The people I come from, the Serbs, have something unique. Our faith celebrates a day called “Slava”, or literally “Celebration”, which is traditionally celebrated by every family on a different day – on the day that their ancestors accepted Christianity, so the story goes, and that day is celebrated and passed down over the generations, and the family takes the saint whose day it is as their own personal family saint – this guy is ours.

His name is Avramije, which translates as “Abraham”, and as a child I was terminally confused as to who had sainted the patriarch of the Jews into the Christian canon of saints and how we ended up with him as our patron saint – turns out he was quite a different “Abraham”, as it happens, and his day, November 11, is when my family celebrates our Slava.

Now a Slava is a great occasion. A tall candle is lit, and allowed to burn until it dies a natural death – it is bad luck to snuff it out by human hand. The candle flickers in the family home all day, giving a holy churchy atmosphere; all day friends and neighbours drop in with a “Sretna Slava!” (Happy Slava). There is a family feast – in fact, one time I was taken to a London Slava of a family I didn’t personally know but I went as a guest of a friend of mine, who knew them well. Being of the same cultural background, I knew what was going on – my neighbour at dinner, a hapless English innocent, did not. So, the first course arrived, the appetisers, and he helped himself to those. Then the soup came. Then, after that, they started bringing out the main course – roast goose, roast pig, roast beef, a slew of rich vegetable dishes. You could see the Englishman starting to turn green but he manfully ate up.

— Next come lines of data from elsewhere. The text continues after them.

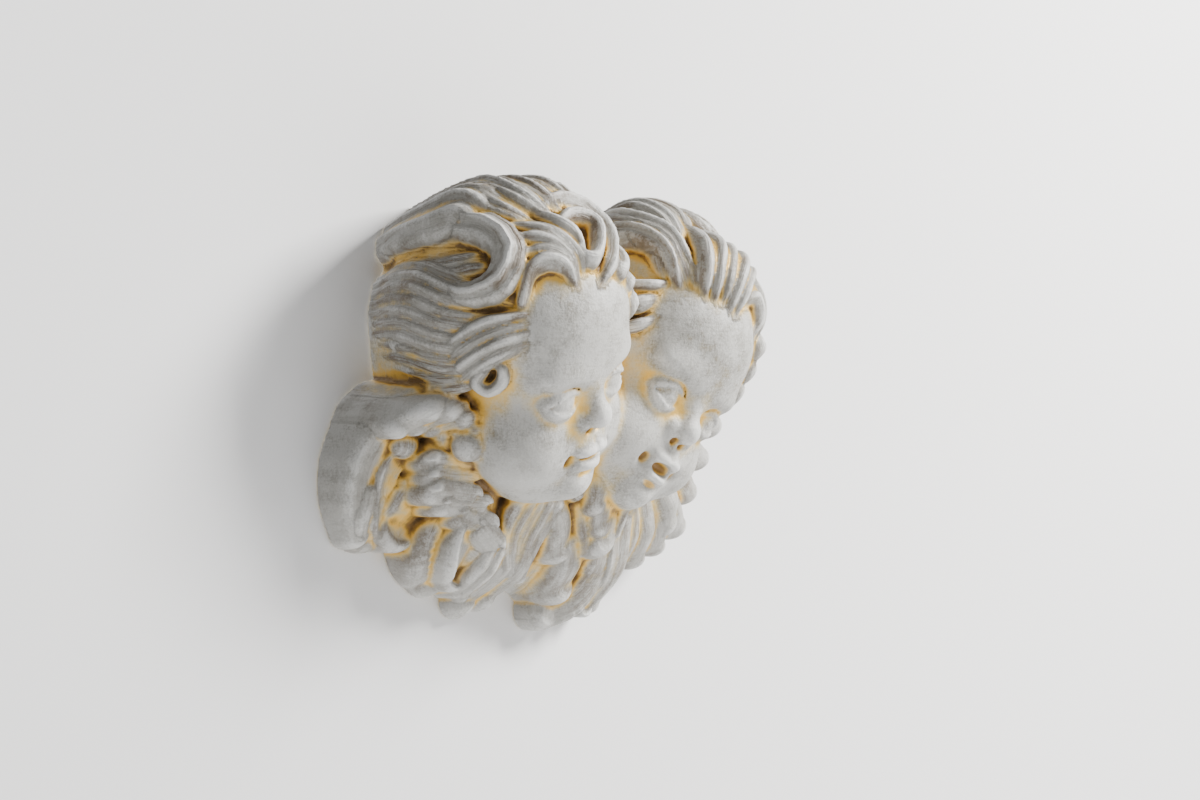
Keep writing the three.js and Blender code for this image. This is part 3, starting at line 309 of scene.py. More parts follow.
# a feather in relief: a strip along a path of x, z and depth of its crest, in shares from an origin
def feather(origin, path, width, dome=0.5, tilt=0.0, rim=0.0, taper=0.0, end=0.85, flare=0.04, round=0.45):
    steps = 12
    places = np.array(catmull(path, steps)) * headHeight + [origin[0], origin[2], 0]
    grow = (width * 0.8 + 0.04) * headHeight
    low, high = places[:, :2].min(0) - grow, places[:, :2].max(0) + grow
    top = places[:, 2].max() + 0.06 * headHeight
    full = 0.5 * width * headHeight
    length = np.linalg.norm(np.diff(places, axis=0), axis=1).sum()

    def nearest(px, pz):
        shape = np.broadcast_shapes(px.shape, pz.shape)
        best = np.full(shape, 1e12, np.float32)
        s = np.zeros(shape, np.float32)
        crest = np.zeros(shape, np.float32)
        side = np.ones(shape, np.float32)
        for i in range(steps):
            (ax, az, ad), (bx, bz, bd) = places[i], places[i + 1]
            dx, dz = bx - ax, bz - az
            t = np.clip(((px - ax) * dx + (pz - az) * dz) / (dx * dx + dz * dz), 0, 1)
            qx, qz = px - ax - t * dx, pz - az - t * dz
            far = qx * qx + qz * qz
            near = far < best
            best = np.where(near, far, best)
            s = np.where(near, (i + t) / steps, s)
            crest = np.where(near, ad + t * (bd - ad), crest)
            side = np.where(near, np.where(qz * dx - qx * dz < 0, 1.0, -1.0), side)
        return np.sqrt(best), s, crest, side

    def distance(px, y, pz):
        offset, s, crest, side = nearest(px, pz)
        half = full * (1 - taper * (1 - s) ** 2) * (1 - (1 - end) * s**4)
        r = offset / half
        rise = crest - dome * full * np.minimum(1.6, r * r) + tilt * full * side * np.minimum(1.1, r)
        rise = rise + rim * full * np.exp(-(((r - 0.78) / 0.2) ** 2))
        outline = offset - half - flare * (crest + y)
        return softMax(outline, (-y - rise) * 0.9, round * full).astype(np.float32)

    def strand(px, y, pz):
        offset, s, _, side = nearest(px, pz)
        return offset * side, s * length
    box = (low[0], -top, low[1]), (high[0], wallOverlap, high[1])
    return dict(box=box, distance=distance, strand=strand)


def ball(origin, centre, radii):
    c = np.array([centre[0], -centre[2], centre[1]]) * headHeight + origin
    r = np.array(radii) * headHeight

    def distance(x, y, z):
        return ellipsoid(x, y, z, c, r).astype(np.float32)
    return dict(box=(c - r - 6, c + r + 6), distance=distance, strand=lambda x, y, z: (x, z))


# one form, or a row of feathers that change evenly from the first path to the last
def carved(origin, count=1, last=None, lastWidth=None, **shape):
    if "radii" in shape:
        return [ball(origin, **shape)]
    first = np.array(shape.pop("path"))
    last = first if last is None else np.array(last)
    width = shape.pop("width")
    steps = [i / max(1, count - 1) for i in range(count)]
    return [feather(origin, lerp(first, last, t), lerp(width, lastWidth or width, t), **shape) for t in steps]


# yaw, pitch and roll in degrees, parted is how far the lips are open
heads = dict(
    left=Head(
        (headsAside - headSpacing / 2, -headStandOff, 0.185 * headHeight),
        yaw=8, pitch=18, roll=-16, parted=0.2,
    ),
    right=Head(
        (headsAside + headSpacing / 2, -headStandOff, 0.125 * headHeight),
        yaw=-3, pitch=22, roll=24, parted=1.0,
    ),
)


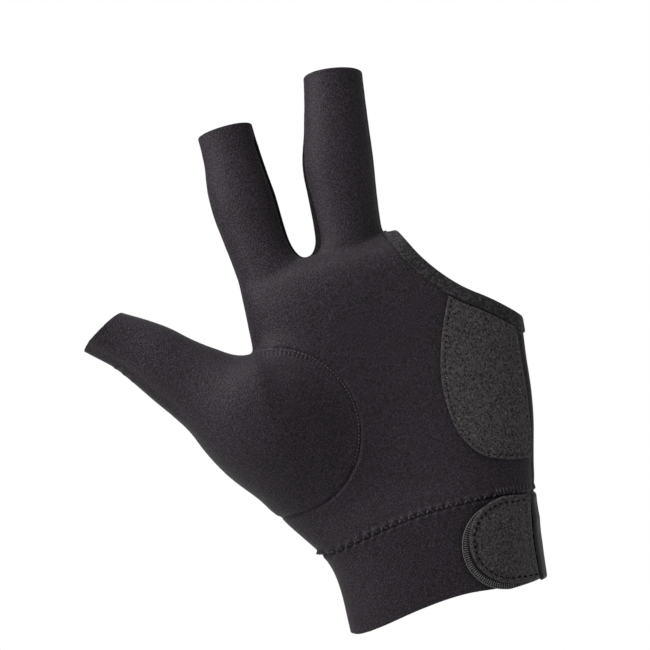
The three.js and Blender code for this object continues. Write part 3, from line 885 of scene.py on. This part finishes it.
def open_cloth():
    """The skin with its openings, cut along every seam and made finer there."""
    if "cloth" in FORMS:
        return FORMS["cloth"].copy()
    cloth = skin()
    openings = (beyond(above_hem), beyond_free_edge, sleeve_ends)
    for line in openings:
        cut_along(cloth, line)
    cloth = kept(cloth, *openings)
    seams = (above_cuff_seam, outside_thumb_arc, outside_tape, behind_side_seam, outside_gusset)
    for line in seams[:3]:
        finer(cloth, line, SEAM_FINE_REACH)
    for line in seams:
        cut_along(cloth, line)
    depth = sizes().seam_depth / MM
    reach = sizes().seam_reach / MM
    # Line, shares of the usual depth and reach, and puckers
    grooves = (
        (above_cuff_seam, 0.7, 0.6, cuff_puckers),
        (thumb_seam_only, 1.35, 0.75, thumb_puckers),
        (thumb_roll, 1.4, 2.2, thumb_tip_rolls),
        (side_seam_only, 1.2, 0.8, None),
        (gusset_seam_only, 1.1, 0.8, None),
    )
    for line, deep, wide, puckers in grooves:
        pull_in(cloth, line, deep * depth, wide * reach, puckers)
    FORMS["cloth"] = cloth
    return cloth.copy()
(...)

The main course was followed by a selection of small individual cupcakes and tea cakes and biscuits, and he took one or two on his plate – and he was doing fine until one of the cooks popped her head out of the kitchen and said cheerfully, “Save room for the cakes!” (meaning those 16-egg monsters, and there were several coming…) Our Englishman simply slid under the table, groaning.

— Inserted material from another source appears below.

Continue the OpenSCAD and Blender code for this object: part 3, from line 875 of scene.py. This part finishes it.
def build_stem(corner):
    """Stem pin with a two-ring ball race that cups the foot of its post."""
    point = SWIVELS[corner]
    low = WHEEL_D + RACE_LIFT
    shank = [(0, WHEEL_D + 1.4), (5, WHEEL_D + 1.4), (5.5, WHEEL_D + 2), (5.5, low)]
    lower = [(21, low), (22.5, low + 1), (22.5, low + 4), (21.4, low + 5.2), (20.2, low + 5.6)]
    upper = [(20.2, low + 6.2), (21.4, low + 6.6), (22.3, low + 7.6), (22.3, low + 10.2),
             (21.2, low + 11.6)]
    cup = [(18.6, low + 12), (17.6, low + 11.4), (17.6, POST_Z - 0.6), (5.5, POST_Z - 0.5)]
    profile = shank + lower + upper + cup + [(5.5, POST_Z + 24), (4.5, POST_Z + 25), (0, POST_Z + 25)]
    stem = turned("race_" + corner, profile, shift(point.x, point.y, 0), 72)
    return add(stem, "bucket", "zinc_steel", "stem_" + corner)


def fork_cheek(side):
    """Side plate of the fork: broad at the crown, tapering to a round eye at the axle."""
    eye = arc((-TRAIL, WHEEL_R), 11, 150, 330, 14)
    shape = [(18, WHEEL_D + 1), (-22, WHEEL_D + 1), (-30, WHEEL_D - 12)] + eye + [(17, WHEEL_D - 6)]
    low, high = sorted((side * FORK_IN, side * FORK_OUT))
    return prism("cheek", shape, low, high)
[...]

You have to grow up with this stuff to know how to pace yourself.

But one of the traditions of Slava is something called “Koljivo”, which is a dish made out of wheat… and it’s a dish of remembrance. Guests are greeted with it at the door, a small bowl of wheat and a teaspoon, and a taste of it is a reminder of those who were no longer with us, absent from the family table. Koljivo is something that is also prepared for memorial services in the church. It is the food of memory, and remembrance, and love, and loss, and also a sense that we are all always and forever part of a family, whether we still walk the vales of tears or watch over those who do from one of God’s own fluffy clouds. A taste of the wheat means that we are all, again, somehow, one – united under the name of a long-vanished saint whose day we have taken, as a family, to celebrate together.

I have a superstitious awe of this dish, and I do only make it once a year, in November. But I love it dearly, and if I weren’t constrained by its meaning and its meaningfulness I’d make it a lot more often…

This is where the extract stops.